Developed by Katharine Cook Briggs and her daughter Isabel Briggs Myers in the 1940s. Based on Carl Jung's theory of psychological types. Published commercially in 1962 by CPP, Inc.

The four dichotomies

  • E/I — Extroversion vs Introversion (where you draw energy)
  • S/N — Sensing vs Intuition (what information you notice)
  • T/F — Thinking vs Feeling (how you decide)
  • J/P — Judging vs Perceiving (how you order your world)

Honest note on validity

Test-retest reliability is around 0.60–0.70 — moderate. The dichotomies are actually continuous distributions, so the 'binary type' framing is a simplification. Career prediction validity is lower than Big-5 or Holland. Useful as a self-reflection tool; less useful as the sole basis for a career decision.

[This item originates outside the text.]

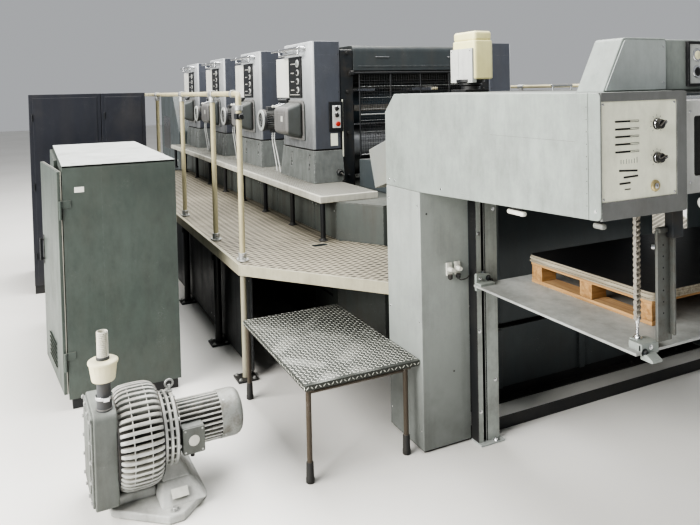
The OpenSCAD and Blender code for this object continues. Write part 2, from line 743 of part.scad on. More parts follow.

Frequently asked questions

Is MBTI scientifically valid?

It's the most widely used personality instrument globally, but psychometrically contested. Test-retest reliability sits around 0.60–0.70. Big-5 has stronger academic backing; MBTI has better cultural adoption.

Can my MBTI type change?

Officially, no — MBTI theory says your type is stable. In practice, retesting the same person shows a ~50% chance of getting a different four-letter type. That's why it's more useful as a starting-point conversation than a fixed diagnosis.